→ **WORK TO BE COMPLETED**
Copy out every record below, word for word.

== DATA ENTRIES

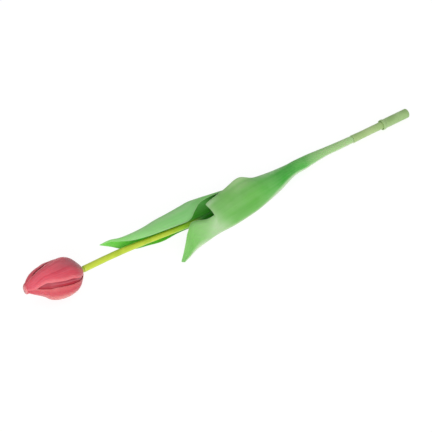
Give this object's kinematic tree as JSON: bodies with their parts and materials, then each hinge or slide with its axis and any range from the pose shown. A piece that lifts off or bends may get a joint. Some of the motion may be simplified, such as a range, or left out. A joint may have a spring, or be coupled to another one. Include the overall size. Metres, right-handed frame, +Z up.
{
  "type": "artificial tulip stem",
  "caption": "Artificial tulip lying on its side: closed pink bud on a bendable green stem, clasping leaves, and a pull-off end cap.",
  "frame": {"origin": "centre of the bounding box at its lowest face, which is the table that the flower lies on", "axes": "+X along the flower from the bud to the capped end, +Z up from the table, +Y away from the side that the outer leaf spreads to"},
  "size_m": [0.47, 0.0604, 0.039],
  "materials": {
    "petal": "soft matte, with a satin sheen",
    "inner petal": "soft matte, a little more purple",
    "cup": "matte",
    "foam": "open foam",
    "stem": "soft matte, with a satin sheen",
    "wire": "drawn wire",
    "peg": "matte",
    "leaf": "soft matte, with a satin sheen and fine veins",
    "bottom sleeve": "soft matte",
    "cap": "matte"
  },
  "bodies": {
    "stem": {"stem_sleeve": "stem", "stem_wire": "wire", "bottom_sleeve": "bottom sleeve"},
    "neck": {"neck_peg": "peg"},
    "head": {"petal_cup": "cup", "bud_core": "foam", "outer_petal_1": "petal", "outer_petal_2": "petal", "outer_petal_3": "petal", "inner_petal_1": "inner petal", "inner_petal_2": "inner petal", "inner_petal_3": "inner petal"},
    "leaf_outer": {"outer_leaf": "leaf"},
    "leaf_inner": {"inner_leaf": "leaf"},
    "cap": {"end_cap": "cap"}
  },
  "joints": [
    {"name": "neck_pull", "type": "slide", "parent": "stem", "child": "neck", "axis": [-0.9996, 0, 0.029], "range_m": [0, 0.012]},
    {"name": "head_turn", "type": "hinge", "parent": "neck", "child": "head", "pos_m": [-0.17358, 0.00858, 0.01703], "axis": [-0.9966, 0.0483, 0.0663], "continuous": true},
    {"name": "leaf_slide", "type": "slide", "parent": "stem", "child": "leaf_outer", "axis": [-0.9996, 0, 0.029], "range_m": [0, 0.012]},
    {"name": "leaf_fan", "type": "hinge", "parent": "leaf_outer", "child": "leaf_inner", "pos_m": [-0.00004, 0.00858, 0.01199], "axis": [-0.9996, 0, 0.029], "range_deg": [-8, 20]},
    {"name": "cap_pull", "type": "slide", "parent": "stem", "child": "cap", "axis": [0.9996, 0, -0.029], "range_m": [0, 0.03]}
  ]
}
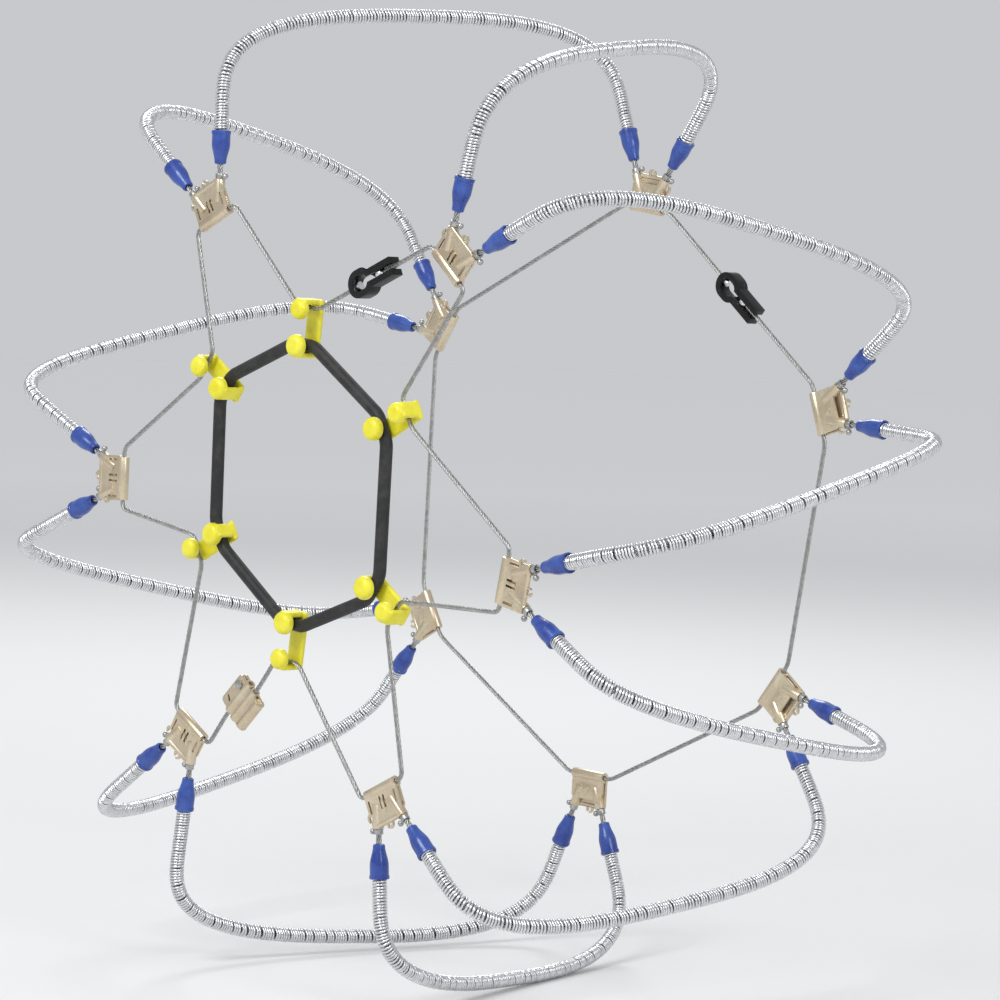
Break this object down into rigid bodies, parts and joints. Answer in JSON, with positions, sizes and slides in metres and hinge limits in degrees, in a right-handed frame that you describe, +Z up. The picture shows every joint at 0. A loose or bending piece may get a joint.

====

→ **COMPLETE ANSWER**
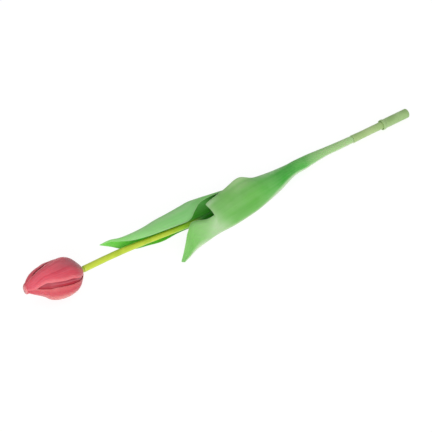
Give this object's kinematic tree as JSON: bodies with their parts and materials, then each hinge or slide with its axis and any range from the pose shown. A piece that lifts off or bends may get a joint. Some of the motion may be simplified, such as a range, or left out. A joint may have a spring, or be coupled to another one. Include the overall size. Metres, right-handed frame, +Z up.
{
  "type": "artificial tulip stem",
  "caption": "Artificial tulip lying on its side: closed pink bud on a bendable green stem, clasping leaves, and a pull-off end cap.",
  "frame": {"origin": "centre of the bounding box at its lowest face, which is the table that the flower lies on", "axes": "+X along the flower from the bud to the capped end, +Z up from the table, +Y away from the side that the outer leaf spreads to"},
  "size_m": [0.47, 0.0604, 0.039],
  "materials": {
    "petal": "soft matte, with a satin sheen",
    "inner petal": "soft matte, a little more purple",
    "cup": "matte",
    "foam": "open foam",
    "stem": "soft matte, with a satin sheen",
    "wire": "drawn wire",
    "peg": "matte",
    "leaf": "soft matte, with a satin sheen and fine veins",
    "bottom sleeve": "soft matte",
    "cap": "matte"
  },
  "bodies": {
    "stem": {"stem_sleeve": "stem", "stem_wire": "wire", "bottom_sleeve": "bottom sleeve"},
    "neck": {"neck_peg": "peg"},
    "head": {"petal_cup": "cup", "bud_core": "foam", "outer_petal_1": "petal", "outer_petal_2": "petal", "outer_petal_3": "petal", "inner_petal_1": "inner petal", "inner_petal_2": "inner petal", "inner_petal_3": "inner petal"},
    "leaf_outer": {"outer_leaf": "leaf"},
    "leaf_inner": {"inner_leaf": "leaf"},
    "cap": {"end_cap": "cap"}
  },
  "joints": [
    {"name": "neck_pull", "type": "slide", "parent": "stem", "child": "neck", "axis": [-0.9996, 0, 0.029], "range_m": [0, 0.012]},
    {"name": "head_turn", "type": "hinge", "parent": "neck", "child": "head", "pos_m": [-0.17358, 0.00858, 0.01703], "axis": [-0.9966, 0.0483, 0.0663], "continuous": true},
    {"name": "leaf_slide", "type": "slide", "parent": "stem", "child": "leaf_outer", "axis": [-0.9996, 0, 0.029], "range_m": [0, 0.012]},
    {"name": "leaf_fan", "type": "hinge", "parent": "leaf_outer", "child": "leaf_inner", "pos_m": [-0.00004, 0.00858, 0.01199], "axis": [-0.9996, 0, 0.029], "range_deg": [-8, 20]},
    {"name": "cap_pull", "type": "slide", "parent": "stem", "child": "cap", "axis": [0.9996, 0, -0.029], "range_m": [0, 0.03]}
  ]
}
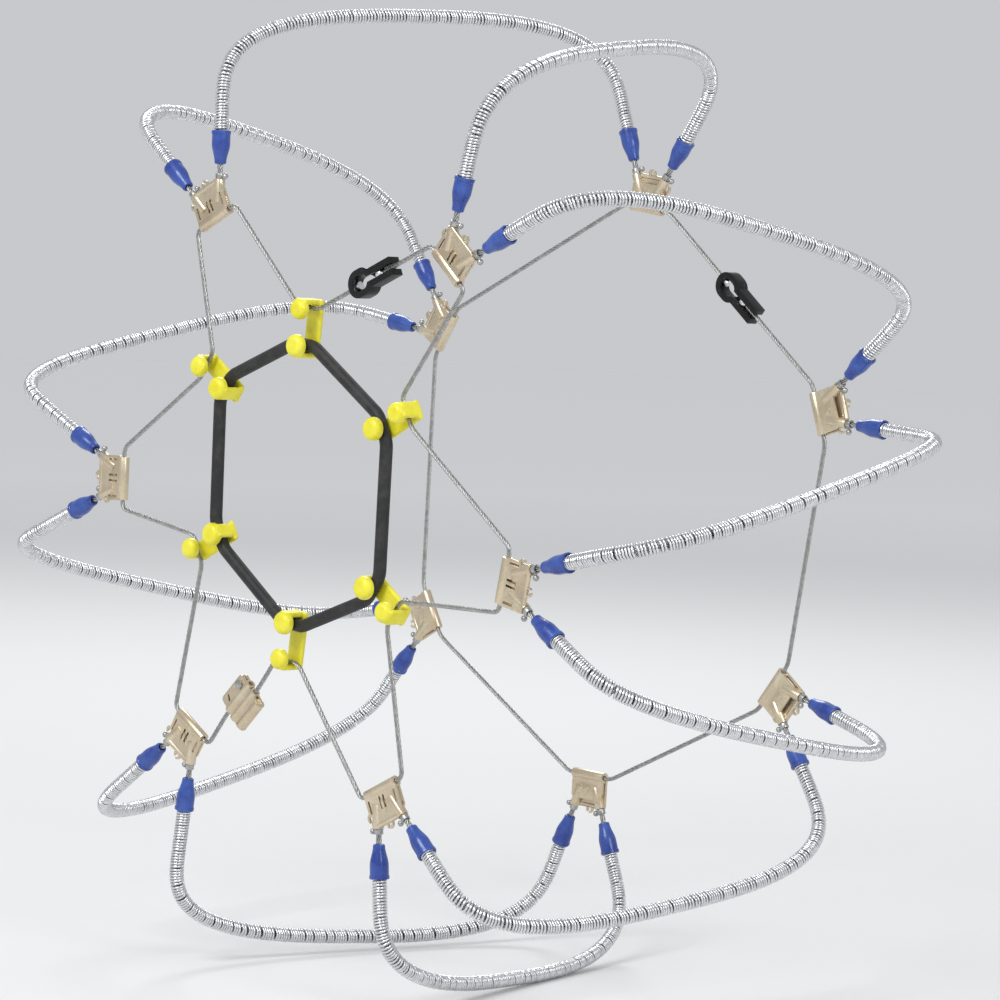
Break this object down into rigid bodies, parts and joints. Answer in JSON, with positions, sizes and slides in metres and hinge limits in degrees, in a right-handed frame that you describe, +Z up. The picture shows every joint at 0. A loose or bending piece may get a joint.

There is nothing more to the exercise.